What is required: In the records below, find the line containing "linear_extrude(ring_h)" and the line containing "cad_parts[node].hide_render = cad_parts[node].hide_viewport"; please repeat exactly the lines from one to the other, both included, and nothing more.

Data supplied:
::::::::::

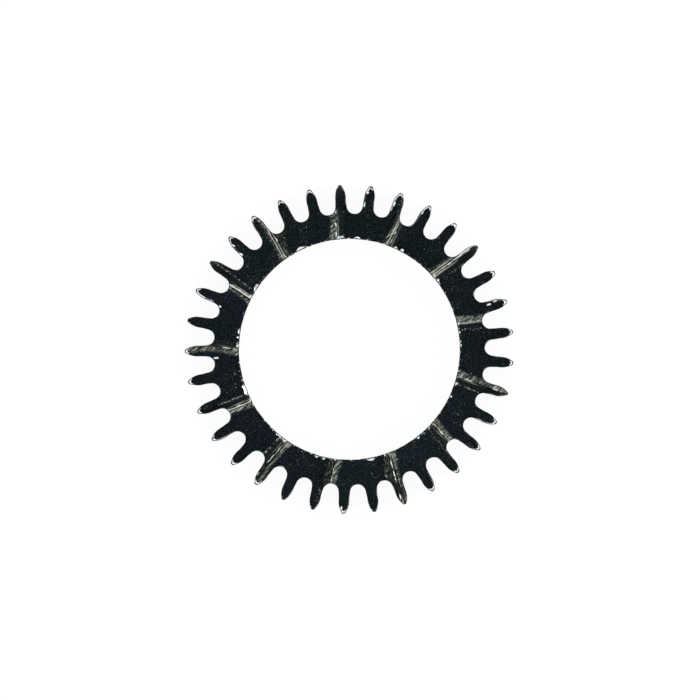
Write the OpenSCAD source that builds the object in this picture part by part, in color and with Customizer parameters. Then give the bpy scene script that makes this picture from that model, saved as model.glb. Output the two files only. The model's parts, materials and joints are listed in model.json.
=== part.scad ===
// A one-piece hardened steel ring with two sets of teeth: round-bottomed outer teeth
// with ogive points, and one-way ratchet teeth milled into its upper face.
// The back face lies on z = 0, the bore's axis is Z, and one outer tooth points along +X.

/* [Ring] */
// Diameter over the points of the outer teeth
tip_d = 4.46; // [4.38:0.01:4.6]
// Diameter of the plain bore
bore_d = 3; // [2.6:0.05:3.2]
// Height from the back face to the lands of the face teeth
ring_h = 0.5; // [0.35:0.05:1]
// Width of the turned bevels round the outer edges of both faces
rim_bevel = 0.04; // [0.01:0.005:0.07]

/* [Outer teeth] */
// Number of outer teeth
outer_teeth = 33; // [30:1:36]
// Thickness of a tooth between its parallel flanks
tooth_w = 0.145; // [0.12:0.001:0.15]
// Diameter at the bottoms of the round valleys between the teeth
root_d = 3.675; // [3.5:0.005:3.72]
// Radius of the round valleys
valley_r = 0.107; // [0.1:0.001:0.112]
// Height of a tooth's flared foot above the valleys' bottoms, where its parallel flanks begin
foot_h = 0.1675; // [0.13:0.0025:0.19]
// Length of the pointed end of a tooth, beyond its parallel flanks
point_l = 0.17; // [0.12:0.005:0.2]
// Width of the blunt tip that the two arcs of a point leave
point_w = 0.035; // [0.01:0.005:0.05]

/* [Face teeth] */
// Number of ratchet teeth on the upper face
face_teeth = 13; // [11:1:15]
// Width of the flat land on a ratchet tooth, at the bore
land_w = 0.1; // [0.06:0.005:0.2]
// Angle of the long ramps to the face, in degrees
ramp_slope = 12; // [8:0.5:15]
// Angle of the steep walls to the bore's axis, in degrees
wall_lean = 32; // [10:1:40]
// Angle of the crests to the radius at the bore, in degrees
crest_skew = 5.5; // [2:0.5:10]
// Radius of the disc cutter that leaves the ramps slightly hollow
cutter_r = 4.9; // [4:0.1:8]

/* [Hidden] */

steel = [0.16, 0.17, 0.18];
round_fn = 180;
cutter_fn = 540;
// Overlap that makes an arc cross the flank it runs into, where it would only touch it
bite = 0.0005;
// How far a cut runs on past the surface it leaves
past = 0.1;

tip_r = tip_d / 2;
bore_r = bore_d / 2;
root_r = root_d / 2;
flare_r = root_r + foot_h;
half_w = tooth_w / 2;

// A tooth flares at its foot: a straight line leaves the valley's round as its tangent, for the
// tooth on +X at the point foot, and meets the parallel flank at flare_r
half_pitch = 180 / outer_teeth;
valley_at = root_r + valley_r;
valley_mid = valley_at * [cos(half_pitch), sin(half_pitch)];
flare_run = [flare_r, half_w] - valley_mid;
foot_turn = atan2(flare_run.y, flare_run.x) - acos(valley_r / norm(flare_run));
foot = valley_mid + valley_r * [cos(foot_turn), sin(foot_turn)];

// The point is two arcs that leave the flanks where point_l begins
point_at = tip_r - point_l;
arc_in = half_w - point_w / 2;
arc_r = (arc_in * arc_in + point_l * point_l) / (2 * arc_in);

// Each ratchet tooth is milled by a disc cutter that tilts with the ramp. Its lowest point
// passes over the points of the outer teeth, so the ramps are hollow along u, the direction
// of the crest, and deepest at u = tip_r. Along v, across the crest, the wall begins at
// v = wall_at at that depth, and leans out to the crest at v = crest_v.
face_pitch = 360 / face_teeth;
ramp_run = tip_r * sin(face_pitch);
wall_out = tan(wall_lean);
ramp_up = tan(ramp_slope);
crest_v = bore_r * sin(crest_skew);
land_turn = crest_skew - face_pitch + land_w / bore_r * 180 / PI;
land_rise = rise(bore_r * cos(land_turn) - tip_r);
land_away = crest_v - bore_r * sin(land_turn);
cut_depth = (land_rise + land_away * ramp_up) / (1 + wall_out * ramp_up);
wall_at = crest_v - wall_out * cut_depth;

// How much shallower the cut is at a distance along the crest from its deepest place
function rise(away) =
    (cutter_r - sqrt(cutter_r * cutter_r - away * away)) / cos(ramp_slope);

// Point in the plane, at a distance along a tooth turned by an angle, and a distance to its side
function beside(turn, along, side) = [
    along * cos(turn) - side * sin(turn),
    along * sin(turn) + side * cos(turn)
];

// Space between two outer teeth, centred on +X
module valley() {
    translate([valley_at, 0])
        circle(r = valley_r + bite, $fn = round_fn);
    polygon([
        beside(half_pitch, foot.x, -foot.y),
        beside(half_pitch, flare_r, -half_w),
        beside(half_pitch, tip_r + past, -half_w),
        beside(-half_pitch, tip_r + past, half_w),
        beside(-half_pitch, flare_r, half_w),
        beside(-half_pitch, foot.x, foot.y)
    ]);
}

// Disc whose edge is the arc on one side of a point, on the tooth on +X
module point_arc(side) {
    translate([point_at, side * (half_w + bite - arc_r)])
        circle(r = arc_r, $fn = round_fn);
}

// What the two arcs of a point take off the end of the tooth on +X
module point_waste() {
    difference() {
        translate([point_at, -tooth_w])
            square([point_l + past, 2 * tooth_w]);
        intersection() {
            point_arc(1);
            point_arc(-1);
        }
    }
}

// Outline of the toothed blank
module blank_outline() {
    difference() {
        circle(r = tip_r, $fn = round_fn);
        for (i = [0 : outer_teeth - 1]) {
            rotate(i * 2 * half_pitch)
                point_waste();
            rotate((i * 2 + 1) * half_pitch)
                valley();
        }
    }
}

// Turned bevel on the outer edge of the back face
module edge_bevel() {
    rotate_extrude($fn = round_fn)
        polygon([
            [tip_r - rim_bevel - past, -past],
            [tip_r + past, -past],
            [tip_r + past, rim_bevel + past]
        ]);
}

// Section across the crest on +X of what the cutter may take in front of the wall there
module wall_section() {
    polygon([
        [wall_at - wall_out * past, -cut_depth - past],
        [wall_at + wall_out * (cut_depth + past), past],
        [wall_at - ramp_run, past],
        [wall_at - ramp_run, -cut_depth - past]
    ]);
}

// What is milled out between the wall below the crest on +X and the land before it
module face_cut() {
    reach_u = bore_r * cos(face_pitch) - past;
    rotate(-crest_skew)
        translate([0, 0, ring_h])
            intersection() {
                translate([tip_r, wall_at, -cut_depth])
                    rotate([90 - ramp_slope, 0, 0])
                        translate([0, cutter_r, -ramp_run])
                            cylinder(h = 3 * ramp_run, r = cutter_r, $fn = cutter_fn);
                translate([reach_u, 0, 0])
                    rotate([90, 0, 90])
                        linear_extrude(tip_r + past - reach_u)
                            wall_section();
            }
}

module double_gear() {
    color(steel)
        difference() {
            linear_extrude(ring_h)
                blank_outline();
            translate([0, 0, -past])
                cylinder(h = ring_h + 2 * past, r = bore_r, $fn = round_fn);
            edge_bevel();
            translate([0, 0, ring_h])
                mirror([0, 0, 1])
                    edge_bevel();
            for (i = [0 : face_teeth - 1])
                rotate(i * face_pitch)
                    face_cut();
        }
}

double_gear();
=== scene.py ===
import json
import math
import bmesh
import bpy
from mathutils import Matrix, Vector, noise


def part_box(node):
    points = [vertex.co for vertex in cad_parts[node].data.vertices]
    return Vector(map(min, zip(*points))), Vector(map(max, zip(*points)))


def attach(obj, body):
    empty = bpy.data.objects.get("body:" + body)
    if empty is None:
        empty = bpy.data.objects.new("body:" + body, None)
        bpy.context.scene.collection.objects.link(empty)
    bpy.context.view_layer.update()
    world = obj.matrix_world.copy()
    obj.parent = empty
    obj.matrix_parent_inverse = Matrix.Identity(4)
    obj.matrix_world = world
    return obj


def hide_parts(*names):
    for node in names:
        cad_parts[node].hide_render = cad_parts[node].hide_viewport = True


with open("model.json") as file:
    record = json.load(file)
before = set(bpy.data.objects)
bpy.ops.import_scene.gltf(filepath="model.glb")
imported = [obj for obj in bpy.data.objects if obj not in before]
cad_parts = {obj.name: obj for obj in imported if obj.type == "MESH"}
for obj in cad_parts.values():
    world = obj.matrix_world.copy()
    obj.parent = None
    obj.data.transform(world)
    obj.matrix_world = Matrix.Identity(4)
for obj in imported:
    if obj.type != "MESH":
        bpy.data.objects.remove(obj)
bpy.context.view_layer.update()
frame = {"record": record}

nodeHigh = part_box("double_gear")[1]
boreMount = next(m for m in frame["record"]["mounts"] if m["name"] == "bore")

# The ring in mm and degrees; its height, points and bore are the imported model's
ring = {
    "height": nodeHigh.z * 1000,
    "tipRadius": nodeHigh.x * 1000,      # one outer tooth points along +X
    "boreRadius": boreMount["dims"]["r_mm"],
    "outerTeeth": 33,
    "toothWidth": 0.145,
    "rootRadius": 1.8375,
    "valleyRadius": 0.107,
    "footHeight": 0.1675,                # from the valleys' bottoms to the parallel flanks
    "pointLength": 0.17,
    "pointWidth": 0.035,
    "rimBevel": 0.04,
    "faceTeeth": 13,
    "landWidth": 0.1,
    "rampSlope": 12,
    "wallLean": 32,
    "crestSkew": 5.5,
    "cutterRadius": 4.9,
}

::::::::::

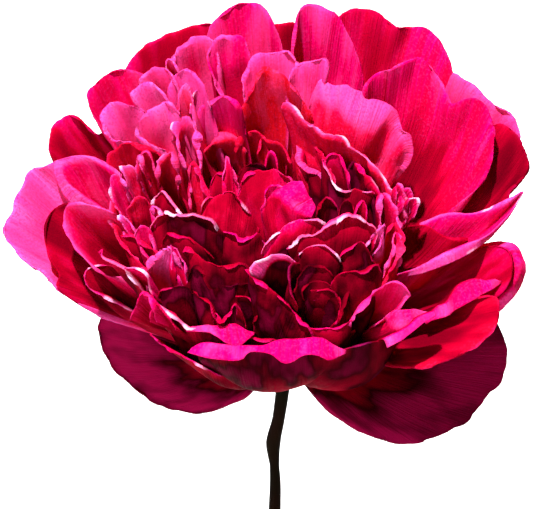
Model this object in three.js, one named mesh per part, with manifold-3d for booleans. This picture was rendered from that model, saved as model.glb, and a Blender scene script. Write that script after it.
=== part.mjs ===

::::::::::

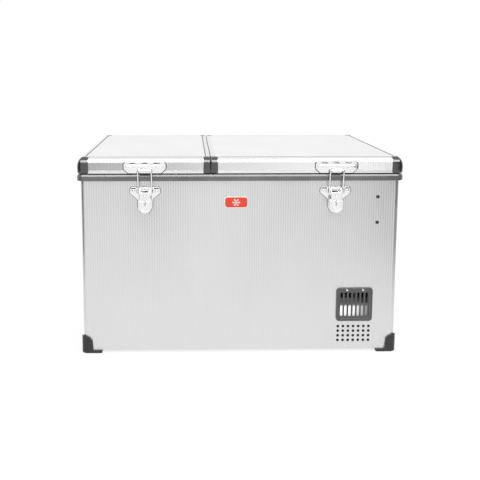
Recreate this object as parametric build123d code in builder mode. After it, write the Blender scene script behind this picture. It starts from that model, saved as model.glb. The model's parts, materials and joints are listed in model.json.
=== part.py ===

::::::::::

Completed task:
            linear_extrude(ring_h)
                blank_outline();
            translate([0, 0, -past])
                cylinder(h = ring_h + 2 * past, r = bore_r, $fn = round_fn);
            edge_bevel();
            translate([0, 0, ring_h])
                mirror([0, 0, 1])
                    edge_bevel();
            for (i = [0 : face_teeth - 1])
                rotate(i * face_pitch)
                    face_cut();
        }
}

double_gear();
=== scene.py ===
import json
import math
import bmesh
import bpy
from mathutils import Matrix, Vector, noise


def part_box(node):
    points = [vertex.co for vertex in cad_parts[node].data.vertices]
    return Vector(map(min, zip(*points))), Vector(map(max, zip(*points)))


def attach(obj, body):
    empty = bpy.data.objects.get("body:" + body)
    if empty is None:
        empty = bpy.data.objects.new("body:" + body, None)
        bpy.context.scene.collection.objects.link(empty)
    bpy.context.view_layer.update()
    world = obj.matrix_world.copy()
    obj.parent = empty
    obj.matrix_parent_inverse = Matrix.Identity(4)
    obj.matrix_world = world
    return obj


def hide_parts(*names):
    for node in names:
        cad_parts[node].hide_render = cad_parts[node].hide_viewport = True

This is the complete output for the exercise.